Неприятель имеет большую силу и опыт. Наши ошибки, наши слабые стороны он немедленно использует. Надо стремиться, чтобы их было меньше.

Помните, что единственная помощь, которая должна оказываться друг другу в бою, заключается в усилии атаки противника, напряжении с целью нанести ему сильнейшие удары, используя для этого все свои силы и боевые средства.

Да исполнит каждый из нас величайший долг перед Родиной – жизнью своей защитить ее неприкосновенность – и да последует примеру тех, которые 200 лет назад с Великим Императором своими подвигами и кровью положили в этих водах начало нашему флоту. Адмирал фон Эссен».

* * *

Так началась Первая великая война на Балтийском море. В дальнейшем, в ходе войны, менялась и обстановка. Вступление Англии в войну смешало карты Германии: она должна была беречь свои главные морские силы для возможного поединка с английским флотом в Северном море. Швеция в войну не вступила. В Финляндии никаких восстаний не было. В строй постепенно начали входить наши новые корабли, силы крепли. Все попытки немцев прорваться в Рижский залив и проникнуть в Финский залив неизменно кончались неудачей и большими потерями для них. Флоты Балтийский и Черноморский были непоколебимы, и на них опирались фланги армий. Жутко представить, что бы было, если бы наш флот оказался не на высоте. Можно смело сказать, что в период великого отхода наших армий их фланги закинулись бы – на севере до Онежского озера, а на юге – до Каспийского моря. Стойкость флота спасла и сохранила до революции крупнейшие наши заводские центры, столицу и судостроительство в Петербурге и Николаеве. Только осенью 1917 года, когда береговые батареи и позиции были оставлены разложившимися гарнизонами, немцы проникли в Рижский залив и смогли высадить десант на нашем побережье.

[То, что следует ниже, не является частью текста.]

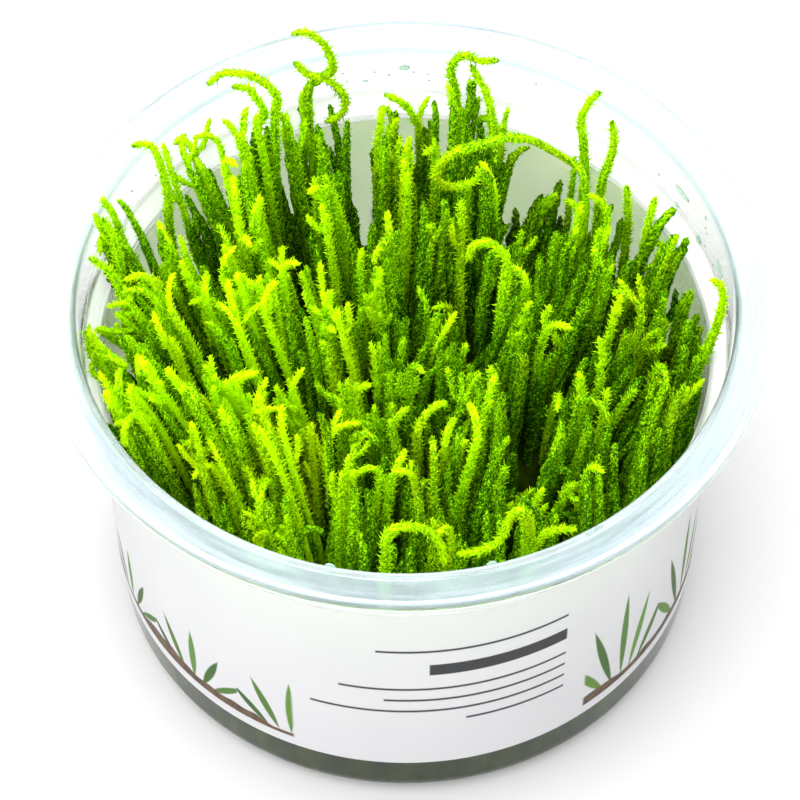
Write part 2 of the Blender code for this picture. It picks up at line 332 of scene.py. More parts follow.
# Drops inside the collar: degrees round from the right, height, width along the wall and up it
DROPS = (
    (90.1, 55.8, 1.55, 1.0), (97.4, 53.6, 0.85, 0.5), (100.9, 53.9, 0.4, 0.4), (95.7, 55.1, 0.55, 0.35),
    (93.0, 54.4, 0.55, 0.35), (88.4, 54.9, 0.55, 0.35), (85.8, 54.6, 0.4, 0.4), (85.5, 53.4, 0.4, 0.35),
    (82.4, 54.3, 0.55, 0.35), (65.1, 56.9, 0.45, 0.4), (101.6, 55.6, 0.5, 0.35), (28.8, 55.2, 3.6, 0.9),
    (11.3, 54.3, 3.2, 1.0), (20.4, 56.9, 0.5, 0.9), (19.8, 55.3, 0.4, 0.5), (19.1, 54.8, 0.4, 0.5),
    (29.9, 52.0, 1.1, 0.6), (21.3, 51.6, 1.4, 1.5), (18.9, 52.4, 0.5, 0.45), (14.3, 52.2, 0.6, 0.5),
    (12.8, 53.0, 0.6, 0.5), (150.0, 55.0, 0.5, 0.4), (143.0, 53.2, 0.4, 0.35), (47.0, 55.6, 0.5, 0.4),
    (36.0, 53.8, 0.4, 0.6), (3.5, 55.9, 0.5, 0.8), (304.0, 54.6, 2.6, 1.2), (257.4, 59.0, 1.5, 1.5),
    (284.2, 59.0, 1.5, 1.5))
DROP_BULGE = 0.32
DROP_BULGE_SHARE = 0.35
DROP_RINGS = 5
DROP_SIDES = 14


def arc(center_r, center_z, radius, start_deg, end_deg, steps):
    angles = [math.radians(start_deg + (end_deg - start_deg) * i / steps) for i in range(steps + 1)]
    return [(center_r + radius * math.cos(a), center_z + radius * math.sin(a)) for a in angles]


def toward(angle):
    """Level unit vector at an angle round from +X."""
    return np.array([math.cos(angle), math.sin(angle), 0.0])


def link(name, data):
    obj = bpy.data.objects.new(name, data)
    bpy.context.scene.collection.objects.link(obj)
    return obj


def array_mesh(name, co, face_arrays):
    """A mesh from an array of points and index arrays, one row a face."""
    mesh = bpy.data.meshes.new(name)
    mesh.vertices.add(len(co))
    mesh.vertices.foreach_set("co", np.asarray(co, np.float32).ravel())
    loops = np.concatenate([f.ravel() for f in face_arrays]).astype(np.int32)
    sizes = np.concatenate([np.full(len(f), f.shape[1]) for f in face_arrays])
    starts = np.concatenate([[0], np.cumsum(sizes)[:-1]]).astype(np.int32)
    mesh.loops.add(len(loops))
    mesh.loops.foreach_set("vertex_index", loops)
    mesh.polygons.add(len(sizes))
    mesh.polygons.foreach_set("loop_start", starts)
    mesh.update(calc_edges=True)
    mesh.validate()
    return mesh


def turned(name, profile, segments, closed):
    """Spin a profile of (r, z) points round Z. A profile that ends on the axis is closed there."""
    bm = bmesh.new()
    verts = [bm.verts.new((r, 0.0, z)) for r, z in profile]
    edges = [bm.edges.new(pair) for pair in zip(verts, verts[1:])]
    if closed:
        edges.append(bm.edges.new((verts[-1], verts[0])))
    bmesh.ops.spin(bm, geom=verts + edges, cent=(0, 0, 0), axis=(0, 0, 1), angle=2.0 * math.pi,
                   steps=segments, use_merge=True)
    bmesh.ops.remove_doubles(bm, verts=bm.verts, dist=WELD_WITHIN)
    bmesh.ops.recalc_face_normals(bm, faces=bm.faces)
    mesh = bpy.data.meshes.new(name)
    bm.to_mesh(mesh)
    bm.free()
    mesh.shade_smooth()
    mesh.set_sharp_from_angle(angle=SHARP_FROM)
    return link(name, mesh)


def tube_faces(rings, sides):
    """Quads between the rings of a tube, and the triangles that close its two ends."""
    k = np.arange(sides)
    after = (k + 1) % sides
    ring = np.arange(rings - 1)[:, None] * sides
    quads = np.stack([ring + k, ring + after, ring + sides + after, ring + sides + k], axis=-1)
    last = (rings - 1) * sides
    start_end = np.stack([np.full(sides, rings * sides), after, k], axis=1)
    far_end = np.stack([np.full(sides, rings * sides + 1), last + k, last + after], axis=1)
    return quads.reshape(-1, 4), np.concatenate([start_end, far_end])


def stand_for(piece, node):
    """Ride on the part and replace a solid."""
    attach(piece, "root")
    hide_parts(node)


# Span that most of a noise lies in, and a narrower one for more contrast
NOISE_SPAN = (0.3, 0.7)
CONTRAST_SPAN = (0.35, 0.65)


class Nodes:
    """Short calls for building the node tree of a material or of the world."""

    def __init__(self, owner):
        owner.use_nodes = True
        self.tree = owner.node_tree

    def add(self, kind, inputs=(), **settings):
        node = self.tree.nodes.new(kind)
        for key, value in settings.items():
            setattr(node, key, value)
        for key, value in dict(inputs).items():
            self.feed(node.inputs[key], value)
        return node

    def feed(self, socket, value):
        if isinstance(value, bpy.types.NodeSocket):
            self.tree.links.new(value, socket)
        elif hasattr(value, "__len__") and len(value) == 3 and socket.type == "RGBA":
            socket.default_value = (*value, 1.0)
        else:
            socket.default_value = value

    def math(self, operation, *values):
        return self.add("ShaderNodeMath", dict(enumerate(values)), operation=operation).outputs[0]

    def plus(self, a, b):
        return self.math("ADD", a, b)

    def minus(self, a, b):
        return self.math("SUBTRACT", a, b)

    def times(self, a, b):
        return self.math("MULTIPLY", a, b)

    def mix(self, factor, a, b, blend="MIX"):
        node = self.add("ShaderNodeMix", data_type="RGBA", blend_type=blend)
        for index, value in ((0, factor), (6, a), (7, b)):
            self.feed(node.inputs[index], value)
        return node.outputs[2]

    def noise(self, vector, scale, detail=2.0, roughness=0.5):
        inputs = {"Vector": vector, "Scale": scale, "Detail": detail, "Roughness": roughness}
        return self.add("ShaderNodeTexNoise", inputs).outputs["Fac"]

    def map(self, value, low, high, to_low=0.0, to_high=1.0):
        return self.add("ShaderNodeMapRange", {0: value, 1: low, 2: high, 3: to_low, 4: to_high}).outputs[0]

    def varied(self, vector, scale, low=0.0, high=1.0):
        """Noise spread over a range."""
        return self.map(self.noise(vector, scale), *NOISE_SPAN, low, high)

    def attribute(self, name):
        return self.add("ShaderNodeAttribute", attribute_name=name).outputs["Fac"]

    def position(self):
        return self.add("ShaderNodeTexCoord").outputs["Object"]

    def stretched(self, vector, scale):
        return self.add("ShaderNodeMapping", {"Vector": vector, "Scale": scale}).outputs[0]

    def around(self):
        """Angle from the front in radians, distance from the axis and height, in metres."""
        split = self.add("ShaderNodeSeparateXYZ", {0: self.position()}).outputs
        angle = self.math("ARCTAN2", split[0], self.times(split[1], -1.0))
        radius = self.math("SQRT", self.plus(self.times(split[0], split[0]), self.times(split[1], split[1])))
        return angle, radius, split[2]

    def ramp(self, factor, stops):
        node = self.add("ShaderNodeValToRGB", {"Fac": factor})
        elements = node.color_ramp.elements
        while len(elements) < len(stops):
            elements.new(0.5)
        for element, (place, color) in zip(elements, stops):
            element.position = place
            element.color = (*color, 1.0)
        return node.outputs["Color"]


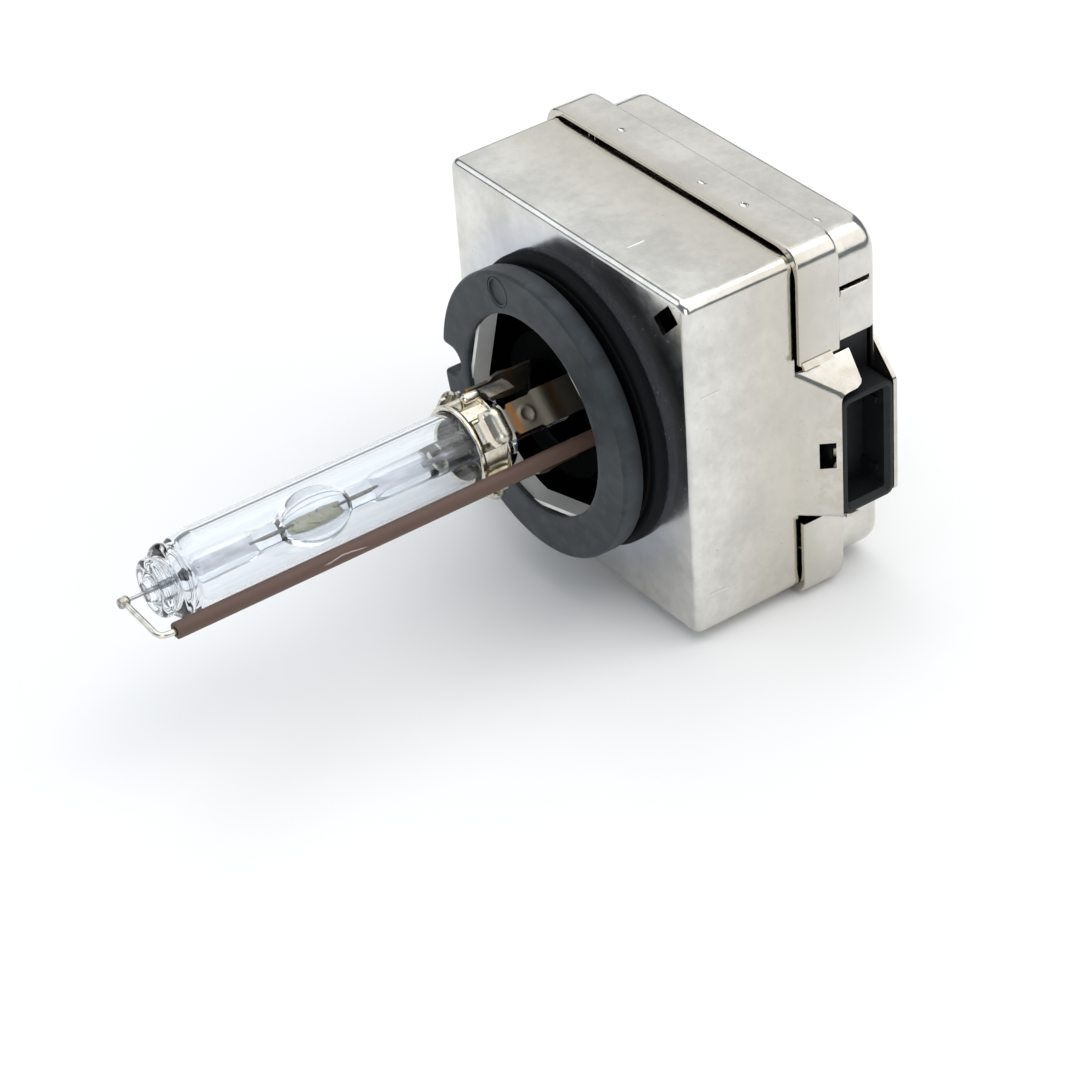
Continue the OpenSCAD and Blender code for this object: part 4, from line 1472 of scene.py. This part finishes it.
def build_world():
    """Faint, cool light from all round."""
    world = bpy.data.worlds.new("studio")
    world.use_nodes = True
    ground = world.node_tree.nodes["Background"]
    ground.inputs["Color"].default_value = (0.8, 0.9, 1.0, 1.0)
    ground.inputs["Strength"].default_value = 0.26
    bpy.context.scene.world = world


# ---- Operators ----


class BulbStep:
    """What the building steps share: each runs its makers in order."""

    bl_options = {"REGISTER"}
    makers = ()

    def execute(self, context):
        for make in self.makers:
            make()
        return {"FINISHED"}


class BULB_OT_box(BulbStep, bpy.types.Operator):
    """Build the igniter box: the front shell with its hood, and the rear cover"""

    bl_idname = "bulb.box"
    bl_label = "Igniter Box"
    makers = (build_front_shell, build_rear_cover)


class BULB_OT_base(BulbStep, bpy.types.Operator):
    """Build the keyed base and its sealing ring"""

    bl_idname = "bulb.base"
    bl_label = "Base"
    makers = (build_base, build_seal_ring)


class BULB_OT_holder(BulbStep, bpy.types.Operator):
    """Build the clamp band and the three claws"""

    bl_idname = "bulb.holder"
    bl_label = "Holder"
    makers = (build_band, build_claws)


class BULB_OT_burner(BulbStep, bpy.types.Operator):
    """Build the quartz jacket, the discharge vessel and what is in them"""

    bl_idname = "bulb.burner"
    bl_label = "Burner"
    makers = (build_jacket, build_arc_tube, build_salts, build_lead)


class BULB_OT_return(BulbStep, bpy.types.Operator):
    """Build the return wire, its weld and its ceramic tube"""

    bl_idname = "bulb.return_wire"
    bl_label = "Return Wire"
    makers = (build_knob, build_return_wire, build_ceramic_tube)


class BULB_OT_connector(BulbStep, bpy.types.Operator):
    """Build the connector's housing"""

    bl_idname = "bulb.connector"
    bl_label = "Connector"
    makers = (build_connector,)


class BULB_OT_kept(bpy.types.Operator):
    """Give every CAD node that still shows its finish, and soften its edges"""

    bl_idname = "bulb.kept"
    bl_label = "Inner Parts"
    bl_options = {"REGISTER"}

    def execute(self, context):
        slots = {s["node"]: s["material_slot"] for s in frame["record"]["subparts"]}
        for name, node in frame["nodes"].items():
            if node.hide_render:
                continue
            node.data.materials.clear()
            node.data.materials.append(finish_of(slots[name]))
            soft = node.modifiers.new("edges", "BEVEL")
            soft.width, soft.segments, soft.limit_method = 0.06 * MM, 2, "ANGLE"
            soft.angle_limit = math.radians(50)
            if name.startswith(("foil", "electrode")):
                soft.width = 0.01 * MM
        return {"FINISHED"}


class BULB_OT_stage(bpy.types.Operator):
    """Set up the floor, the soft lights and the camera"""

    bl_idname = "bulb.stage"
    bl_label = "Stage"
    bl_options = {"REGISTER"}

    def execute(self, context):
        build_floor()
        build_world()
        soft_light("top_light", (0, 0, 900), 1200, 6.5)
        soft_light("back_light", (-540, 360, 464), 800, 1.5, (1.0, 0.99, 0.97))
        soft_light("front_light", (-440, -380, 300), 400, 0.6, (0.94, 0.97, 1.0))
        soft_light("key_light", (350, 270, 410), 640, 1.6, (1.0, 0.97, 0.93))
        soft_light("side_light", (420, -420, 190), 360, 0.9, (0.97, 0.99, 1.0))
        build_camera()
        context.scene.view_settings.view_transform = "Standard"
        return {"FINISHED"}


class BULB_PT_panel(bpy.types.Panel):
    """Building steps and settings of the bulb"""

    bl_idname = "BULB_PT_panel"
    bl_label = "Headlamp Bulb"
    bl_space_type = "VIEW_3D"
    bl_region_type = "UI"
    bl_category = "Bulb"

    def draw(self, context):
        column = self.layout.column()
        for step in STEPS:
            column.operator(step.bl_idname)
        for group, kind in GROUPS.items():
            box = self.layout.box()
            box.label(text=kind.__doc__)
            for name in kind.__annotations__:
                box.prop(getattr(context.scene, group), name)


STEPS = (
    BULB_OT_stage, BULB_OT_box, BULB_OT_base, BULB_OT_holder, BULB_OT_burner,
    BULB_OT_return, BULB_OT_connector, BULB_OT_kept,
)


def register():
    for kind in (*GROUPS.values(), *STEPS, BULB_PT_panel):
        bpy.utils.register_class(kind)
    for name, kind in GROUPS.items():
        setattr(bpy.types.Scene, name, bpy.props.PointerProperty(type=kind))


def unregister():
    for name in GROUPS:
        delattr(bpy.types.Scene, name)
    for kind in reversed((*GROUPS.values(), *STEPS, BULB_PT_panel)):
        bpy.utils.unregister_class(kind)


def main():
    """Build everything in order."""
    register()
    bpy.ops.bulb.stage()
    bpy.ops.bulb.box()
    bpy.ops.bulb.base()
    bpy.ops.bulb.holder()
    bpy.ops.bulb.burner()
    bpy.ops.bulb.return_wire()
    bpy.ops.bulb.connector()
    bpy.ops.bulb.kept()


if __name__ == "__main__":
    main()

Нам, немногим оставшимся еще в живых участникам пронесшихся грозных потрясений, всю нашу жизнь пришлось носить в себе незаслуженную горечь поражения, несправедливости и обиды. Но напрасно теперь искать виновных. Все это далекое прошлое. Неминуемо возродится национальная Россия, подлинно русские армия и флот, и правдивая, беспристрастная история оценит наши дела в дни начала великого крестного пути России, на который ее толкнули темные и жестокие силы.